I always knew I had an issue but until today I didn’t quite realise the extent of my obsession. It’s easy to let it slide and then before you know it you’re smack bang in a massive hole of addiction. What am I talking about I hear you ask? What happened today that made me re-evaluate the level of control I have over my life?

 

I went to a petting zoo.

 

I’m not a fan of zoos as a principle because I want animals to be happy and free but I also want to see them so it’s hard for me to rationalise but when they’re well cared for and given big happy spaces then I can be okay with it.

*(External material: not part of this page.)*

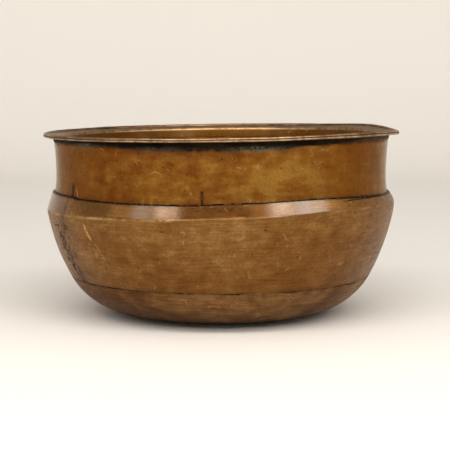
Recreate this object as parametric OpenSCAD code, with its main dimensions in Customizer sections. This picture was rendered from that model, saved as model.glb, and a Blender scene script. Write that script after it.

I don’t even know if you were supposed to pay to get in to this place we found in (a town in southern ireland that I wont disclose incase I literally broke in oops), I barely stopped to breathe before I sprinted through the gates towards the little critters that should all come home with me. So the first pointer that maybe I should have seen was that I was by far the oldest visitor there. Now there were HUNDREDS (that’s actually probably accurate) of small children taking up the space I could have been exploring and of course they all had parents with them so technically I wasn’t THE oldest there but I was definitely the ‘oldest child’. At a ripe 21 years old, I beat all the other munchkins in that race.

I make everything a competition can you tell?

Firstly I saw some goats and sheeps and baby ones and some emus and rheas and two lil geese and then some wallabies and some more sheeps and goatses and then some chickens and PIGEONS but cute ones (I love pigeons, they’re just harmless walking stomachs that have absolutely no evil in them, just a lot of hot air and cute noises and silly walks) and then there were some donkeys and then some baby baby lambs and some horses and teeny horses and a peacock and THEN MY FAV WAS A COCKATOO CALLED CASPER! We bonded so much that he decided to GRAB my hands from inside his cage and sit on me. That was it, he just wanted to be close to me while I gave him a lil scratch. I’ve never properly touched a bird and it was actually magical…fluffy but soft and smooth and wow. Birds rule.

SO I’m getting distracted by the cute animals. I have to let you know that the universe punished me for being SO excited and maybe pushing children out of my way only a little bit so I could get to the animals. Only a little bit. Collateral damage. They must learn life is a bitch. And so am I.

ANYWAY I was so excited to see a baby goat that I was leaning over the fence to scratch its wee head (and nearly got attacked by an emu but totally would have been worth it). Well anyway, as I moved away from the fence, my arm was COVERED in varnish. It looked like the biggest horse had shat all over me. If I had have been a tiny person, like the target audience of the farm, I wouldn’t have been able to reach the varnish bit and would have been safe but NOoOoOoOoOoOoOoOoo I had to be tall (lol only compared to toddlers) and get a brown arm. Worst of all? I thought I was fine because there was a sink nearby to wash your hands but would this varnish crap come off? NoOoOoOoOoOoO of course not. So now there looks like very clean but very determined crap all up my arm. Excellent. And it’s sticky as hell so I couldn’t hide it with my sleeve, I had to keep it rolled up. More embarrassment as I wondered round the farm. Looks like I just got too close to a pile of shite. Fab.

DIDN’T STOP ME CONTINUING TO CUDDLE THEM it just meant people avoided me mwaha, but as we left the farm I asked at the main desk if they had any baby wipes or anything and had to explain my issue. The girl found it most amusing. She gave me antibac and some kitchen roll….I scrubbed my arm til it was red. Only the gloopy sticky bits came off…..my arm was still brown. Marvellous. I gave up.

 

I am currently sat back in our apartment. I am going to go for a massage at the spa opposite. HOW DO I EXPLAIN WHY MY ARM LOOKS LIKE THERE IS FAECES ON IT TO THE MASSEUSE?!?!?! It’s a fancy spa and I have a sore back and need help but not I’m going to look like an absolute freak. I need to see if I can use makeup or something to make it look either like a birthmark or tattoo…..

WHAT HAS MY LIFE COME TO THAT I HAVE TO USE MAKEUP TO BLEND IN MY ARM BECAUSE IT LOOKS LIKE POO ALL OVER ME

all for the sake of cuddling some lil animals.

 

 

…….totally worth it.

O

 

2 thoughts on “when you realise you have a problem

  1. If you were to recognise that animals have many and varied purposes in life and that they are not there in fact for pawing and fawning (your mothers favourite expression from a few years ago) you would have only ketchup or gravy or brown sauce up and down your arm because you are very messy but you could easily wash it off. But no, you have to go about petting and cuddling and kissing (yes kissing, I know because I’ve seen you do it!) these beasts of purpose, work and burden. I think you have earned your brown arm and should wear it with pride!